Richard B. Leavitt's Faith Broadcasting Inc. bought KHRT for $188,248 in 1982. Leavitt, a former salesman for the station, acquired it after Christensen told him during a Sunday school class that KHRT was for sale and was considering dropping its Christian radio format. Leavitt added an FM sister station, KHRT-FM, in 1992.

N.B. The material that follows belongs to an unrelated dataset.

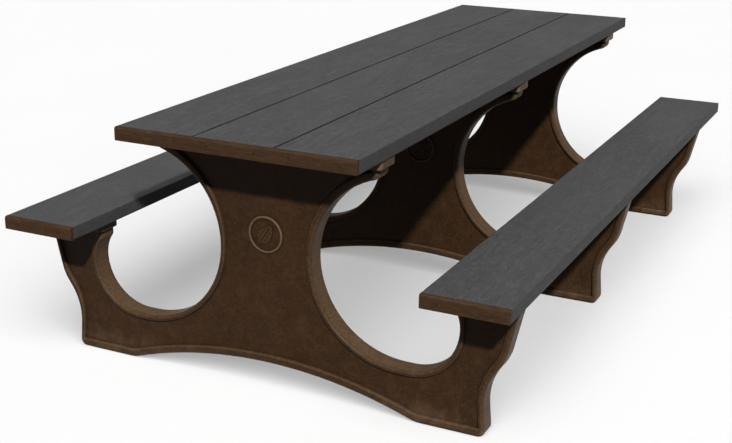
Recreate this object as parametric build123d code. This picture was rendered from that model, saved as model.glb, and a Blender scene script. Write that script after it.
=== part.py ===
from build123d import *
import math
import os

# Eight-foot picnic table in recycled-plastic lumber on three moulded frames.
# Millimetres. +Z is up, +Y runs along the planks, +X across the table.
# The origin is on the ground, under the middle of the table top.

# ---- Driving dimensions: lumber and overall size --------------------------------
TABLE_LENGTH = 2438.0        # end board to end board, eight feet
TABLE_HEIGHT = 745.0         # ground to the top of the table planks
SEAT_HEIGHT = 437.0          # ground to the top of the seat planks
PLANK_WIDTH = 233.0          # nominal ten-inch board
PLANK_THICK = 38.0           # nominal two-inch board
PLANK_GAP = 6.0              # joint between neighbouring table planks
TABLE_PLANKS = ("left", "centre", "right")
SEAT_X = 640.0               # centre of each seat plank from the middle
PLANK_EDGE_R = 2.0           # eased long edges of the lumber
END_BOARD_DEPTH = 14.0       # trim boards over the plank ends, measured along the table
END_BOARD_TOP_R = 8.0        # rounding of their upper outer edge
END_BOARD_EDGE_R = 2.0       # easing of their lower outer edge

# ---- Driving dimensions: moulded frame -------------------------------------------
FRAME_Y = {"near": -1029.0, "middle": 0.0, "far": 1029.0}
RIM_THICK = 64.0             # across the raised rim, along the table
WEB_THICK = 44.0             # across the recessed panel inside the rim
RIM_WIDTH = 15.0             # raised rim round the openings and down the posts
SOLE_RIM_WIDTH = 24.0        # raised rim along the feet and the arch
RIM_OUTER_R = 10.0           # rounding of the rim's outer edges
RIM_INNER_R = 3.0            # rounding of the rim's crest beside the panel
PANEL_CORNER_R = 12.0        # inside corners of the panel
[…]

===Expanded Band assignment===
On March 17, 1997, the Federal Communications Commission (FCC) announced that 88 stations had been given permission to move to newly available "Expanded Band" transmitting frequencies, ranging from 1610 to 1700 kHz, with KHRT authorized to move from 1320 to 1620 kHz. However, the construction permit needed to implement the authorization was cancelled on December 22, 2000, so the expanded band assignment was never built.

===Closure===
On July 31, 2024, both KHRT and KHRT-FM signed off the air due to lack of funding and a downturn in advertising revenue; the licenses were put up for sale. The closure came four years after the death of Dick Leavitt; the stations by this point were managed by his son Roy. While Faith Broadcasting would sell KHRT-FM to RadioDifferently LLC, no buyer was found for the AM station. On February 24, 2025, coinciding with the planned completion of KHRT-FM's sale, Faith Broadcasting requested the cancellation of the KHRT AM license, which occurred on February 27. Faith Broadcasting continued to seek buyers for the station's equipment and office furniture.